The True Cross.—There would seem to be little doubt that a discovery was made about 326 of what was supposed to be the true Cross. S. Cyril of Jerusalem, writing some twenty-five years later, says that portions of the Cross were spread all over the world. We have seen (p. [14]) that early historians relate that a portion of this precious relic was sent to Constantinople by Helena. The principal part however remained at Jerusalem until it was taken by Chosroes. It is described by some of the pilgrims to the holy city as being encased in silver. Brought back from Persia by Heraclius in 628 together with the spear and sponge, it rested for a brief interval in S. Sophia, where it was “uplifted”; but it was again returned to Jerusalem until 636,[169] when under the fear of the coming troubles the larger portion at least was removed. Rohault de Fleury, who devoted a folio volume to the Instruments of the Passion, quotes a letter from Anseau, a priest of the Holy Sepulchre in the twelfth century, which was sent to Paris with a portion of the Cross. According to this account the Holy Wood was divided into nineteen small Crosses, of which Constantinople possessed three besides the “Cross of the Emperor,” and Jerusalem retained four. We have positive evidence that in the century before Heraclius Constantinople was a centre where portions of the Cross were to be obtained: thus Radegunde, wife of Clothaire, received a fragment from Justin II. and Sophia in 569.[170] At this time, according to John of Ephesus, there was “a day of the adoration of the Holy Cross of our Saviour; on this festival the Cross is brought out and set up in the Great Church, and the senate and all the people of the city assemble to worship it.”[171] Probably the Exaltation was celebrated concurrently at Jerusalem and at Constantinople.
When we more definitely hear of the True Cross at S. Sophia, it is evident, from the frequent occasions in which it is transported to different parts of the church, and to the palace, that it was quite small, a relic in fact.
Arculf (circa 680), as we have seen, describes it as kept in a chest, on a golden altar, which was only two cubits long by one broad.

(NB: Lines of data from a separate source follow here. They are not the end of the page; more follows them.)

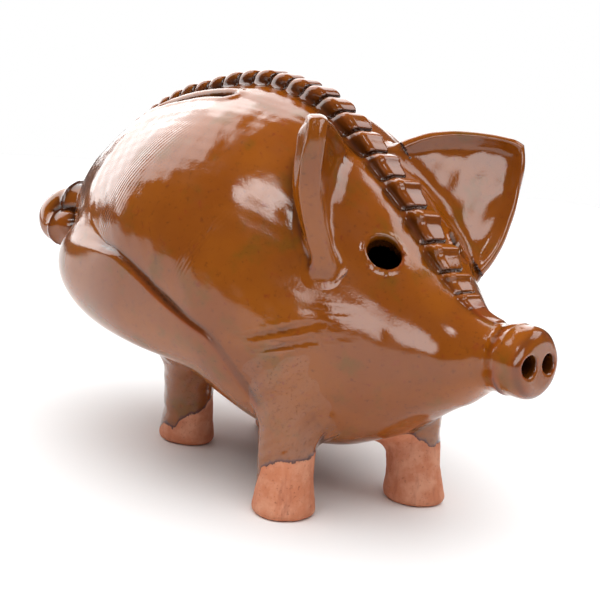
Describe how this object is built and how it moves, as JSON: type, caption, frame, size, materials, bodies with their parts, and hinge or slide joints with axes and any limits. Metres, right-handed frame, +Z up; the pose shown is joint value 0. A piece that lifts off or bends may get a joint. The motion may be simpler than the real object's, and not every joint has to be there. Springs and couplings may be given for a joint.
{
  "type": "piggy bank",
  "caption": "Hand-thrown glazed redware piggy bank with a long snout, notched mane, coin slot beside it, stub feet and a belly stopper.",
  "frame": {"origin": "on the floor under the middle of the outline seen from above", "axes": "+X to the snout, +Y to the pig's left, +Z up"},
  "size_m": [0.1965, 0.1066, 0.1184],
  "materials": {
    "honey_glaze": "glossy honey-brown lead-style glaze over red clay, olive where it pools",
    "dipped_clay": "bare salmon terracotta foot, glazed above a wavy line",
    "stopper_rubber": "plain dark rubber"
  },
  "bodies": {
    "pig": {"body_shell": "honey_glaze", "snout_disc": "honey_glaze", "ear_right": "honey_glaze", "ear_left": "honey_glaze", "mane_crest": "honey_glaze", "tail": "honey_glaze", "thigh_right": "honey_glaze", "thigh_left": "honey_glaze", "leg_front_right": "dipped_clay", "leg_front_left": "dipped_clay", "leg_rear_right": "dipped_clay", "leg_rear_left": "dipped_clay"},
    "stopper": {"belly_stopper": "stopper_rubber"}
  },
  "joints": [
    {"name": "stopper_pull", "type": "slide", "parent": "pig", "child": "stopper", "axis": [-0.2419, 0, -0.9703], "range_m": [0, 0.03]}
  ]
}
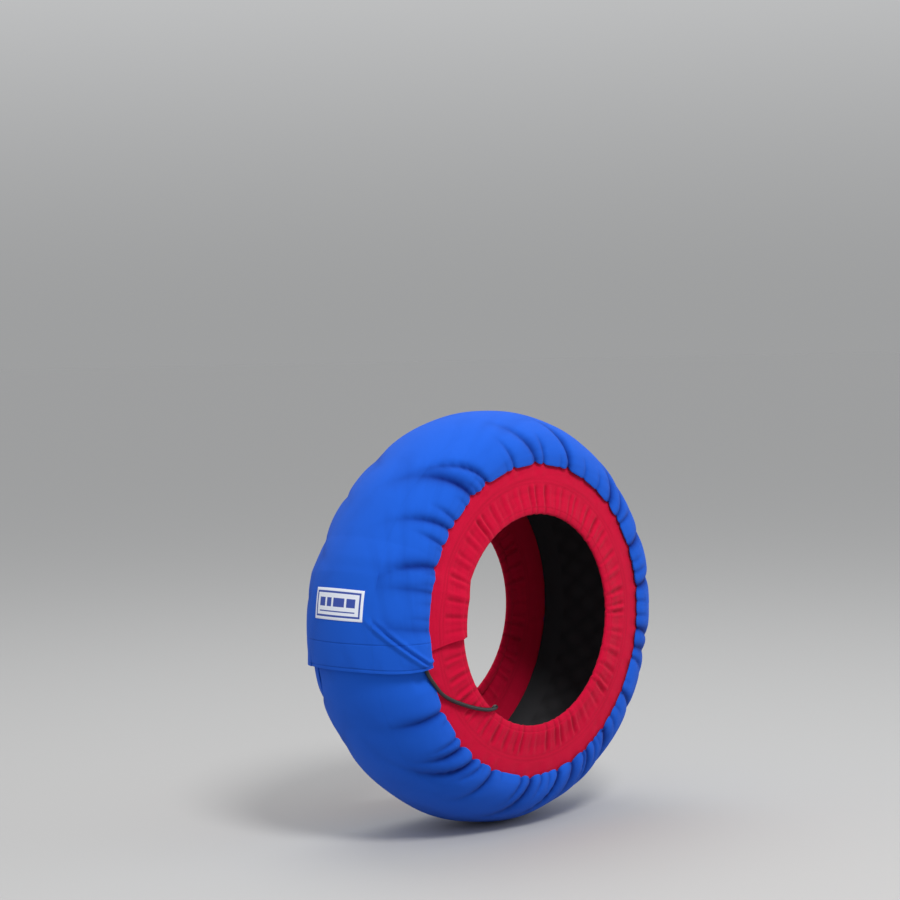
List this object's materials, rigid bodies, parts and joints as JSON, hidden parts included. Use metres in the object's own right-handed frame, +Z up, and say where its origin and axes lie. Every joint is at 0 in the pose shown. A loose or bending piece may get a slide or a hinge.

He says: “it should be specially noticed that there are not two but three short pieces of wood in the cross; that is, the cross beam, and the long one divided into two equal parts.”
Now in the Menologium of Basil we have a representation of the Exaltation of the Cross, which the patriarch is uplifting in an ambo. It is represented as a double cross made up of three pieces, not of two. A miniature of the finding of the Cross in the National Library of Paris shows the same form. Didron remarks that the cross with double branches probably originated in Greece, “for it is constantly seen in Attica, in the Morea, and on Mount Athos.” This form appears frequently on the later coins of Constantinople, and we find that most of the relics of the True Cross which still exist on Mount Athos and other places are made up with double arms. A reliquary for the fragment, said to be that which was sent to Radegunde, was preserved in the monastery of S. Cross at Poitiers in the last century. The field was of cloisonné enamel, blue with here and there a red flower. A drawing of this relic, of which we give an outline,[172] shows that this fragment of the True Cross was made up in the double-armed form, which was repeated in the relic at the Ste. Chapelle.[173] Two such relics now at Venice are doubly interesting, for besides a cross of this form two supporting figures are represented which are inscribed Constantine and Helena.[174] Now Cedrenus and other late writers say that in the Kamara of the Milion were the figures of Constantine and his mother, with the cross between them. The same composition appears in the mosaics at the monastery of S. Luke. The two Venice relics bear the names of the Empresses Maria (1180) and Irene (1350).